Almost every review notes that the iPad mini only offers the iPad 2’s A5 dual-core processor (not the new A6X chip found in the iPad 4) and the iPad 2’s 1024 x 768 display that’s relatively modest when compared to the retina display of the iPhone 5 or the 10-inch iPad 3. In addition, Apple’s refusal to add USB ports or memory card slots that are found in Windows 8 and Android tablets continues to be a drawback.
Make no mistake however. Hands-on reviews and benchmarks all report that mini is a great device notwithstanding the iPad 2-like specs. Sure it doesn’t have a retina display, but images are still bright, sharp and colorful. And while the dual-core A5 processor is certainly a notch slower than chips found in the latest-generation full-sized iPad, the mini feels fast and responsive and is great for content consumption.
As for the software, you of course get Apple's latest OS and and access to the greatest number of tablet-optimized apps found anywhere via the iOS App Store.
What about price? It's a factor as a number of critics have emphasized. The mini is a full $130 more expensive than $200 Google Nexus 7 and the Amazon Kindle Fire HD. Regardless, Apple is known for pricing its products at a premium, and the iPad mini is Apple’s first foray in the budget-tablet market. For all the innovative strides previously made by Apple, the mini leaves something to be desired.

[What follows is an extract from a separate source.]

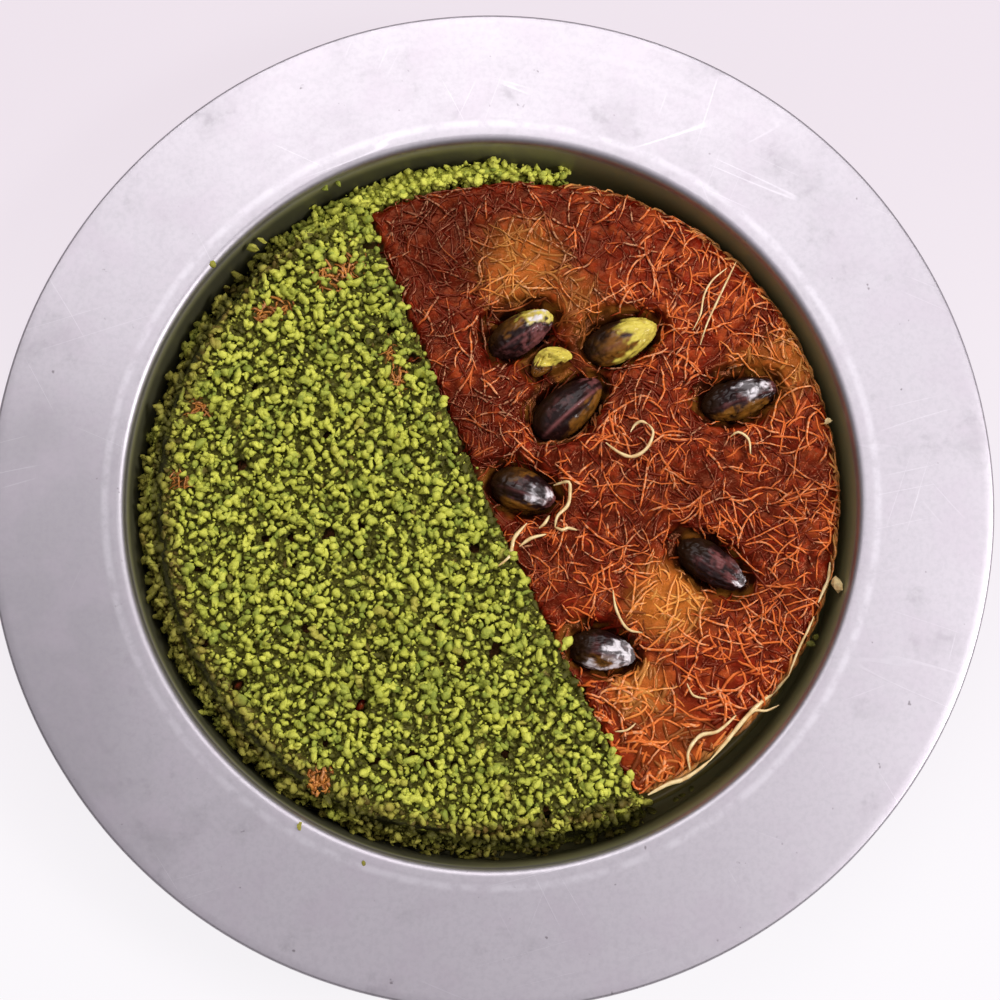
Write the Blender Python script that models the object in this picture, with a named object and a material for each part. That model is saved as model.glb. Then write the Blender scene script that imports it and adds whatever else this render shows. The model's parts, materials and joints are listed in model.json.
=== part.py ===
"""Kunafa served in its wide-brimmed metal dish.

A low round cake of baked pastry threads fills the well of a spun aluminium dish. One half of
its top is left bare and holds whole pistachio kernels. The other half lies under a layer of
chopped pistachio, which also runs down the side of the cake and along the floor of the well.

Metres, +Z up. The origin is the centre of the dish's underside.
"""

import math
import random
from collections import namedtuple

import bmesh
import bpy
from mathutils import Vector, noise
from mathutils.geometry import delaunay_2d_cdt

MM = 0.001

# The dish: one sheet of metal, spun to shape.
BRIM_RADIUS = 118 * MM
MOUTH_RADIUS = 86 * MM
DISH_HEIGHT = 25.5 * MM
SHEET = 1.5 * MM
WELL_LEAN = 2 * MM  # how much wider the well is at its mouth than at its floor
FLOOR_FILLET = 3.5 * MM
MOUTH_FILLET = 2 * MM
BRIM_DROP = 0.8 * MM  # the brim falls a little towards its edge
DISH_SIDES = 64

# Pieces that touch in the real thing keep this gap.
GAP = 0.3 * MM

# The cake: an oval, slightly uneven disc that lies off the middle of the well.
CAKE_CENTRE = Vector((1.9 * MM, 0.9 * MM))
CAKE_RADIUS = 80 * MM
CAKE_OVAL = 2 * MM
CAKE_OVAL_TURN = math.radians(24)
CAKE_WOBBLE = 0.6 * MM
CAKE_WOBBLE_TURN = math.radians(62)
CAKE_BOTTOM = SHEET + GAP
CAKE_TOP = 18 * MM
CAKE_SIDES = 72
CAKE_SIDE_RELIEF = 0.7 * MM
CAKE_RELIEF = 1.3 * MM
CAKE_RELIEF_LENGTH = 5 * MM
RIM_FADE = (-2.4 * MM, -8 * MM)  # over this stretch inside the outline the relief sets in
BARE_FADE = (0.5 * MM, 5 * MM)  # and over this one past the edge of the chopped pistachio
SIDE_FADE = 4 * MM
HOLLOW_DEPTH = 2.2 * MM  # the top sinks round each kernel
HOLLOW_REACH = 3.5 * MM
BARE_PITCH = 5 * MM
COVERED_PITCH = 12 * MM
JITTER_LENGTH = 0.37 * MM  # short, so that neighbouring points shift in different ways
JITTER_SEED = 7
# Each ring of the side, from the bottom up: how far inside the outline, and how high.
CAKE_RINGS = (
    (2.6 * MM, CAKE_BOTTOM),
    (0.6 * MM, CAKE_BOTTOM + 3 * MM),
    (0.0, CAKE_TOP - 4 * MM),
    (0.6 * MM, CAKE_TOP - 1.2 * MM),
    (2.4 * MM, CAKE_TOP),
)

# The line on the cake's top where the chopped pistachio ends: a slanting, slightly bowed chord.
EDGE_X = -0.5 * MM
EDGE_SLOPE = 0.455
EDGE_BOW = 4.2 * MM
EDGE_WAVE = 0.5 * MM
EDGE_STEPS = 52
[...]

Nonetheless, the iPad mini should appeal to anybody who’s trying out Apple’s tablet ecosystem for the first time, as well as existing iPad owners who want a more portable tablet.
Need to Know: Apple iPad mini
1. Tiny, lightweight form factor that makes the device more comfortable to carry around. (The Good)
2. Access to the most number of tablet-optimized apps. (The Good)
3. Older processor and display. (The Bad)
4. More expensive than other 7-inch tablets. (The Bad)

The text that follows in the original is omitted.